The simplest voicing for a four note chord is the close position voicing, in which all the notes in the chord are arranged as close together as possible. For example, a C7 chord might be voiced in close position as “C E G Bb”. This is referred to as root position, since the root, C, is at the bottom. The chord might also be voiced in close position as “E G Bb C”, which is also called the first inversion, since the bottom note has been inverted to the top. The second inversion is “G Bb C E” and the third “Bb C E G”.
A drop voicing is created from a close position voicing by dropping one of the notes down an octave. If the second note from the top is dropped, the voicing is called a drop 2 voicing; if the third note from the top is dropped, the voicing is called a drop 3 voicing. For a C7 chord in root position, “C E G Bb”, the corresponding drop 2 voicing is “G C E Bb”. The second note from the top, G, has been dropped down an octave. The corresponding drop 3 voicing would be “E C G Bb”. Drop 2 and drop 3 voicings can be constructed from any of the inversions of the chord as well. On the piano, the dropped note must normally be played in the left hand, so these are almost always two handed voicings. The intervals in these voicings make them perfectly suited for guitar.
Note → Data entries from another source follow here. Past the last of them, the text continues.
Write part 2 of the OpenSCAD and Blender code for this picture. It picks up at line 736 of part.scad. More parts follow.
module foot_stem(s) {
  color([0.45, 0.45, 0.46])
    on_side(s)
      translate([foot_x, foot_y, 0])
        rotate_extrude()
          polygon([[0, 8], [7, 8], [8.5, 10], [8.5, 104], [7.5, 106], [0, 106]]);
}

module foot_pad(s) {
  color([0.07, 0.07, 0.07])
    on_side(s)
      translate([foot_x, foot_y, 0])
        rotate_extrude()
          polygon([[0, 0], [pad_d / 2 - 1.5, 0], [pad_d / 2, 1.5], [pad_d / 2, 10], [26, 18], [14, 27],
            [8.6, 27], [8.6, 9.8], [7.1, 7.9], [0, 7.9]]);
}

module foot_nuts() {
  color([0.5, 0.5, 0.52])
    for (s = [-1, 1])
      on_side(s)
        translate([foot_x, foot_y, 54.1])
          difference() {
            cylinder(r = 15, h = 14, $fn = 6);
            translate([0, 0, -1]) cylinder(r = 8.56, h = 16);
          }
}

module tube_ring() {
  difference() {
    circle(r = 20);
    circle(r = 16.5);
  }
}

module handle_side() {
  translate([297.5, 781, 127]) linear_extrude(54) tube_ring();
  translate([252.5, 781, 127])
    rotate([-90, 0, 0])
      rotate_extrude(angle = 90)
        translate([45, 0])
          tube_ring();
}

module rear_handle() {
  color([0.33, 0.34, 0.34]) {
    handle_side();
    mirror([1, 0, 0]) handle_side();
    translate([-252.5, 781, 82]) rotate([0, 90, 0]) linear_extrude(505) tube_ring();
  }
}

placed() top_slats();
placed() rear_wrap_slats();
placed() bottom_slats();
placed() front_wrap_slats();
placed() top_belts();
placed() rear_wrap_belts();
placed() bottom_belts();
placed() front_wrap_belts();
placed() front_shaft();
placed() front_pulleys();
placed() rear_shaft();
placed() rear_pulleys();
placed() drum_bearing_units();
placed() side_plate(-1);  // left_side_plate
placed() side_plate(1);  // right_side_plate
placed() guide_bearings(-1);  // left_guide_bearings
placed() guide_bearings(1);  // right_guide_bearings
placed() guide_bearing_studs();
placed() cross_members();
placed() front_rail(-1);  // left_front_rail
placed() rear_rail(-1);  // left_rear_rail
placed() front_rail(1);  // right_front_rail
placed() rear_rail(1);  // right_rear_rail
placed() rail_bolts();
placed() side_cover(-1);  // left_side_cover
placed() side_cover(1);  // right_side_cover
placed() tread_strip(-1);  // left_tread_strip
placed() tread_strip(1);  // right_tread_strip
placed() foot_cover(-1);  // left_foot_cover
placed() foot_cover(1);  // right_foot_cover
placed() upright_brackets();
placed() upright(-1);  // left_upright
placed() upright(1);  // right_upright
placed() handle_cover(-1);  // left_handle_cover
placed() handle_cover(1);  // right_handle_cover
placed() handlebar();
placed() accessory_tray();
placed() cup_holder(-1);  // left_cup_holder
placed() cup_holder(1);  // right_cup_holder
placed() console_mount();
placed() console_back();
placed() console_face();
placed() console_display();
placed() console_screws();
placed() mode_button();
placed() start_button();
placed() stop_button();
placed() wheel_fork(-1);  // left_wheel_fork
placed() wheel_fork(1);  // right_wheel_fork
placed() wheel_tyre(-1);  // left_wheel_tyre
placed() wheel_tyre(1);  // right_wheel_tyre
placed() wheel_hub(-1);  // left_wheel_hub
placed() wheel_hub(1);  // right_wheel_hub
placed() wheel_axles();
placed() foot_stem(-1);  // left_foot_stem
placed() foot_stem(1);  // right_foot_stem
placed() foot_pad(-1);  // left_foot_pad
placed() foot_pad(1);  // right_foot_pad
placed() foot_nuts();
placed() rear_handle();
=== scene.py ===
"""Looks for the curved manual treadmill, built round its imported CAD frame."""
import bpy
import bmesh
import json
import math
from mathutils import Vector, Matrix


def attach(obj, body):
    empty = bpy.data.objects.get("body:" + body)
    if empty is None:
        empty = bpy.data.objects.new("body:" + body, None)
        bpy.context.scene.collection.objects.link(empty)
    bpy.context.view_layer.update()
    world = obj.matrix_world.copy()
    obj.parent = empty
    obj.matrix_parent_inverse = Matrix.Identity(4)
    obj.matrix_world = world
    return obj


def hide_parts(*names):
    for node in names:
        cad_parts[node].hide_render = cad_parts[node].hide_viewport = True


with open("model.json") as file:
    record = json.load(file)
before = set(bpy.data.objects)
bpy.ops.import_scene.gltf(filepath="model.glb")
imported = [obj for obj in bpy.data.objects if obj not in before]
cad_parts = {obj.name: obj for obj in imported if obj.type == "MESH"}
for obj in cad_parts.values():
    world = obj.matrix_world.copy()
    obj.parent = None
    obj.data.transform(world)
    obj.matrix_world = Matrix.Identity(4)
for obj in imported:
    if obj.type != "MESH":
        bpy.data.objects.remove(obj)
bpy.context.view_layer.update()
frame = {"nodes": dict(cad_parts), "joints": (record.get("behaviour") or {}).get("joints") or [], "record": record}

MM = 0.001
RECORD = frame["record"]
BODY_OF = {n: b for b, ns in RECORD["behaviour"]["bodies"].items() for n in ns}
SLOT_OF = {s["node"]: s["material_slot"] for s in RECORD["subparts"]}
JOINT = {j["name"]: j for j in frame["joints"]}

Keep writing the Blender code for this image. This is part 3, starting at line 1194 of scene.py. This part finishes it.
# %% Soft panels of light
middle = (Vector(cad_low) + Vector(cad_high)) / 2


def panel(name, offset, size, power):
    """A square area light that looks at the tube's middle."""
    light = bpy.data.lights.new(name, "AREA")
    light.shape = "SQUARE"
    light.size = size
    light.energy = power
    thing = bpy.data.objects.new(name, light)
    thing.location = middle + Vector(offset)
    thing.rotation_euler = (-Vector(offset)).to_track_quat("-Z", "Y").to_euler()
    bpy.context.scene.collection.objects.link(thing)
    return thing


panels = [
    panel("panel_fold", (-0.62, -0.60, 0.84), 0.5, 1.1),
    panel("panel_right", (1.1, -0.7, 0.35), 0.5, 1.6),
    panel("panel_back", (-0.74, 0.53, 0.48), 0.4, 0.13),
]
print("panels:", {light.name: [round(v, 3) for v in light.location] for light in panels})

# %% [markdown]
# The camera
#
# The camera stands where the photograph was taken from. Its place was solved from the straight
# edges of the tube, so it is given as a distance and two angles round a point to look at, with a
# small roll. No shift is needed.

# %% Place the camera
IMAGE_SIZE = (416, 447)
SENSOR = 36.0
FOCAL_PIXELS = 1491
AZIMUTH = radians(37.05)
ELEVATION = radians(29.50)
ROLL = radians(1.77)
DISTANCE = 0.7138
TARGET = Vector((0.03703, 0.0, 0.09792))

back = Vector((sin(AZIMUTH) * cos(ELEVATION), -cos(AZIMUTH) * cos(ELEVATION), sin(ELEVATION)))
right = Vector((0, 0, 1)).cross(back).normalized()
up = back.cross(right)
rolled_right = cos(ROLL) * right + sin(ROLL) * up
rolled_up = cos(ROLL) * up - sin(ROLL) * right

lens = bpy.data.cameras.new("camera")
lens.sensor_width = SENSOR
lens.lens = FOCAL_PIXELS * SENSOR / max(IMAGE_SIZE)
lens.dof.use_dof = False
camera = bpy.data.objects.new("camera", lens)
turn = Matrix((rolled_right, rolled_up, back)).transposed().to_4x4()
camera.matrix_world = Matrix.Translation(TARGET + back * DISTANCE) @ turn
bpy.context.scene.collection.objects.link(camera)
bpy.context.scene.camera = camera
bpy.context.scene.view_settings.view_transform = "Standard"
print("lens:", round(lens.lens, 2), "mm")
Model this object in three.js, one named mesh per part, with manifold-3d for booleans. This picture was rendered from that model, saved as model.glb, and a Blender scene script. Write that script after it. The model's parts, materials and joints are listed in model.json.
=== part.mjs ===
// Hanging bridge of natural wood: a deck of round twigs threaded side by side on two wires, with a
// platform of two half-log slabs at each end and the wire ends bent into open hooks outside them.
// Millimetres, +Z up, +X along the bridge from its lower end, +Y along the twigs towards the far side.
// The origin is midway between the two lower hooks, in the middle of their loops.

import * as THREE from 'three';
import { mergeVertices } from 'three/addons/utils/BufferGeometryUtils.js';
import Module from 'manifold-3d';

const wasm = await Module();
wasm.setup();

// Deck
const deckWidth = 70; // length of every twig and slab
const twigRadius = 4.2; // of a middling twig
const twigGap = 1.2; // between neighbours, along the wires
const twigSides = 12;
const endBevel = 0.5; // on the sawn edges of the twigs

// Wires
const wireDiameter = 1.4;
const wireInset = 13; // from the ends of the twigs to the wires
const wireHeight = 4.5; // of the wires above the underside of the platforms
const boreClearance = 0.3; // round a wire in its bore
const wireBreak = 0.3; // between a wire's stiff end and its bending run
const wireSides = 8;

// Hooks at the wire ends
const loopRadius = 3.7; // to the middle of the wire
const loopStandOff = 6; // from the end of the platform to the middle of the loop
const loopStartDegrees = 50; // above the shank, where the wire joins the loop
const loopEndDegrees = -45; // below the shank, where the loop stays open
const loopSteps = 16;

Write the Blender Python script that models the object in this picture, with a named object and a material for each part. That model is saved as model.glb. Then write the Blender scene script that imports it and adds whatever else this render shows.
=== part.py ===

Close position and drop voicings are effective when used to harmonize a melody, particularly in a solo setting. Each melody note may be harmonized by a different drop voicing, with the melody note on top. Pianists and guitarists often use this type of approach in their own solos. A phrase in which every note is accompanied by close position or drop voicings is said to be harmonized with block chords. Red Garland, Dave Brubeck, and Wes Montgomery all regularly played block chord solos.